→ **The task**
Only one span of the listing below is wanted: the lines from the one with "clamp_bed();" through the one with "depsgraph = bpy.context.evaluated_depsgraph_get()", reproduced exactly, both ends kept.

→ **Supplied information**
☆ ☆ ☆ ☆ ☆

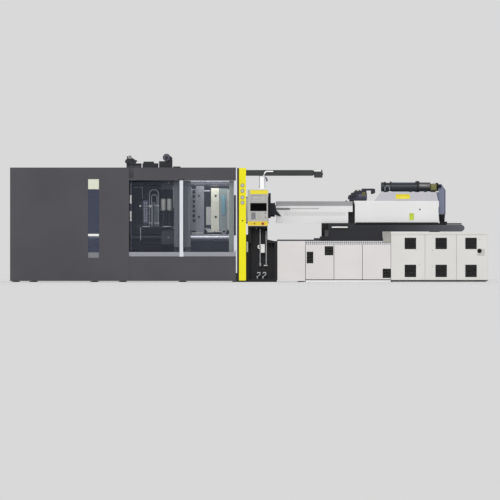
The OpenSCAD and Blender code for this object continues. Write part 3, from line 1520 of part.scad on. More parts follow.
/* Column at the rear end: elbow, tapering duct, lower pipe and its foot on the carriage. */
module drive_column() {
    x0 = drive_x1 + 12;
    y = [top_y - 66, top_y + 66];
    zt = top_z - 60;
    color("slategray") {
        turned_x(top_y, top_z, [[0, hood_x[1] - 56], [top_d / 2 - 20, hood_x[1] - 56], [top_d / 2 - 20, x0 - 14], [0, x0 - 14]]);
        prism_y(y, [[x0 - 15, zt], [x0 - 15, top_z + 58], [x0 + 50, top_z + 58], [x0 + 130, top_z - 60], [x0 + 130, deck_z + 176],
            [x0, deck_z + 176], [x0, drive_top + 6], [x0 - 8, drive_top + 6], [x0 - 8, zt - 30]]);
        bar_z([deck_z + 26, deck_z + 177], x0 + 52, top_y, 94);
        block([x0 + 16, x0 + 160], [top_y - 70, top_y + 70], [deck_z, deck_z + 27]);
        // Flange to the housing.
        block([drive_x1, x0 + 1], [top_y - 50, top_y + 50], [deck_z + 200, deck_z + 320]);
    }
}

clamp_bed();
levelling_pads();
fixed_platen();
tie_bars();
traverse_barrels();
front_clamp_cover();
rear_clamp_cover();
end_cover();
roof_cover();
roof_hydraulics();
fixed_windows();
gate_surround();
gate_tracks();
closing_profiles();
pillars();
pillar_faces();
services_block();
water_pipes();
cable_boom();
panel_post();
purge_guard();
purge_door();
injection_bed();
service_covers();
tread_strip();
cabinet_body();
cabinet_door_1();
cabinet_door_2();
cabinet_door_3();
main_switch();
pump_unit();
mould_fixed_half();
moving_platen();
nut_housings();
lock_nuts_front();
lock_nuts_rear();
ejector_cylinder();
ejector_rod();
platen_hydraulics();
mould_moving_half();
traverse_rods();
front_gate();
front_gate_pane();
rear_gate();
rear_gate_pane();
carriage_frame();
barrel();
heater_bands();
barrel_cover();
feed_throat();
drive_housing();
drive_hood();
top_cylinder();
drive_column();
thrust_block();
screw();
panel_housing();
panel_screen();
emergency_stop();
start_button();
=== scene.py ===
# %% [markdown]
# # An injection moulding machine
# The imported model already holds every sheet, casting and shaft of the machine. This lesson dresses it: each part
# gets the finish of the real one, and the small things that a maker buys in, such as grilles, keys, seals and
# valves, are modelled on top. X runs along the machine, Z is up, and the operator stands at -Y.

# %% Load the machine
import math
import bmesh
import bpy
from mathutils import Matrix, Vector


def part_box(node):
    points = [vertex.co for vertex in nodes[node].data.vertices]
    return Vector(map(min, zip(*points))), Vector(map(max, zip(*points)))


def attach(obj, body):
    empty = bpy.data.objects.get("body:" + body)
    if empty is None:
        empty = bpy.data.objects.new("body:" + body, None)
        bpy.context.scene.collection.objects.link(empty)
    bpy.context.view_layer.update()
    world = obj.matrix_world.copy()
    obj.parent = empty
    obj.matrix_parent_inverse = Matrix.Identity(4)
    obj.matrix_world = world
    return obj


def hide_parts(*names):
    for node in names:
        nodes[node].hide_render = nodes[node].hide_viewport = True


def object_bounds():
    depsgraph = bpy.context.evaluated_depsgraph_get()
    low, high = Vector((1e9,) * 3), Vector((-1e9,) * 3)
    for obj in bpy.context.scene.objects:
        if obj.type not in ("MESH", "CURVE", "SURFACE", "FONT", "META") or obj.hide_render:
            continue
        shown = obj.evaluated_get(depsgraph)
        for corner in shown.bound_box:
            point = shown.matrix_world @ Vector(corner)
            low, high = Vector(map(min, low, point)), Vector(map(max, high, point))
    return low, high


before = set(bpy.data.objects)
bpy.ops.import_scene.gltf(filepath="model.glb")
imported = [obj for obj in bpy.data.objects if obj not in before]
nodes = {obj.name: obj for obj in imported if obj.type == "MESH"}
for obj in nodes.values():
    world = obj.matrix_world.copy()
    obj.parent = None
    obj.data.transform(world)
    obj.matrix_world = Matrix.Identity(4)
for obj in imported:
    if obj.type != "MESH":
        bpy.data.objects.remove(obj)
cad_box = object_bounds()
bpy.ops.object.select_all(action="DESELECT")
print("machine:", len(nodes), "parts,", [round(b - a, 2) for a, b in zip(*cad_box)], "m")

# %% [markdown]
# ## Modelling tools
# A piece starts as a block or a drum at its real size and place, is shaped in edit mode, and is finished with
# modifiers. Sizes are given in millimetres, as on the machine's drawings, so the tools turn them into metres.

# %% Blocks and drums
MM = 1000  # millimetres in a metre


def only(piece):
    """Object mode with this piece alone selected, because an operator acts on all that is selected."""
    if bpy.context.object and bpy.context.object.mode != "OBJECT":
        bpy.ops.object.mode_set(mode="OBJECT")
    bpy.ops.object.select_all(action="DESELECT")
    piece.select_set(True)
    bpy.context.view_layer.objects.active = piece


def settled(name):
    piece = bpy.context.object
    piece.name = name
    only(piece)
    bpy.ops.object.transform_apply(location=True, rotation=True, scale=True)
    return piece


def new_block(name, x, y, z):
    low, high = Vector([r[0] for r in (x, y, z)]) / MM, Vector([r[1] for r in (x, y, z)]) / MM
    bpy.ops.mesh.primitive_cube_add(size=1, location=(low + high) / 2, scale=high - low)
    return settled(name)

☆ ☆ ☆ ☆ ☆

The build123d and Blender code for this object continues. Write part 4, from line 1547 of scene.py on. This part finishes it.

☆ ☆ ☆ ☆ ☆

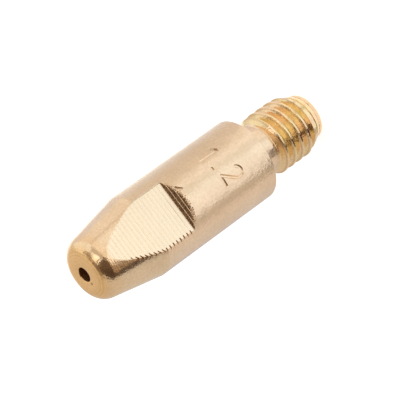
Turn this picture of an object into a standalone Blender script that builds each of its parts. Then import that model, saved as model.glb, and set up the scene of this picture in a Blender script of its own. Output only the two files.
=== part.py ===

☆ ☆ ☆ ☆ ☆

→ **Task solution**
clamp_bed();
levelling_pads();
fixed_platen();
tie_bars();
traverse_barrels();
front_clamp_cover();
rear_clamp_cover();
end_cover();
roof_cover();
roof_hydraulics();
fixed_windows();
gate_surround();
gate_tracks();
closing_profiles();
pillars();
pillar_faces();
services_block();
water_pipes();
cable_boom();
panel_post();
purge_guard();
purge_door();
injection_bed();
service_covers();
tread_strip();
cabinet_body();
cabinet_door_1();
cabinet_door_2();
cabinet_door_3();
main_switch();
pump_unit();
mould_fixed_half();
moving_platen();
nut_housings();
lock_nuts_front();
lock_nuts_rear();
ejector_cylinder();
ejector_rod();
platen_hydraulics();
mould_moving_half();
traverse_rods();
front_gate();
front_gate_pane();
rear_gate();
rear_gate_pane();
carriage_frame();
barrel();
heater_bands();
barrel_cover();
feed_throat();
drive_housing();
drive_hood();
top_cylinder();
drive_column();
thrust_block();
screw();
panel_housing();
panel_screen();
emergency_stop();
start_button();
=== scene.py ===
# %% [markdown]
# # An injection moulding machine
# The imported model already holds every sheet, casting and shaft of the machine. This lesson dresses it: each part
# gets the finish of the real one, and the small things that a maker buys in, such as grilles, keys, seals and
# valves, are modelled on top. X runs along the machine, Z is up, and the operator stands at -Y.

# %% Load the machine
import math
import bmesh
import bpy
from mathutils import Matrix, Vector


def part_box(node):
    points = [vertex.co for vertex in nodes[node].data.vertices]
    return Vector(map(min, zip(*points))), Vector(map(max, zip(*points)))


def attach(obj, body):
    empty = bpy.data.objects.get("body:" + body)
    if empty is None:
        empty = bpy.data.objects.new("body:" + body, None)
        bpy.context.scene.collection.objects.link(empty)
    bpy.context.view_layer.update()
    world = obj.matrix_world.copy()
    obj.parent = empty
    obj.matrix_parent_inverse = Matrix.Identity(4)
    obj.matrix_world = world
    return obj


def hide_parts(*names):
    for node in names:
        nodes[node].hide_render = nodes[node].hide_viewport = True


def object_bounds():
    depsgraph = bpy.context.evaluated_depsgraph_get()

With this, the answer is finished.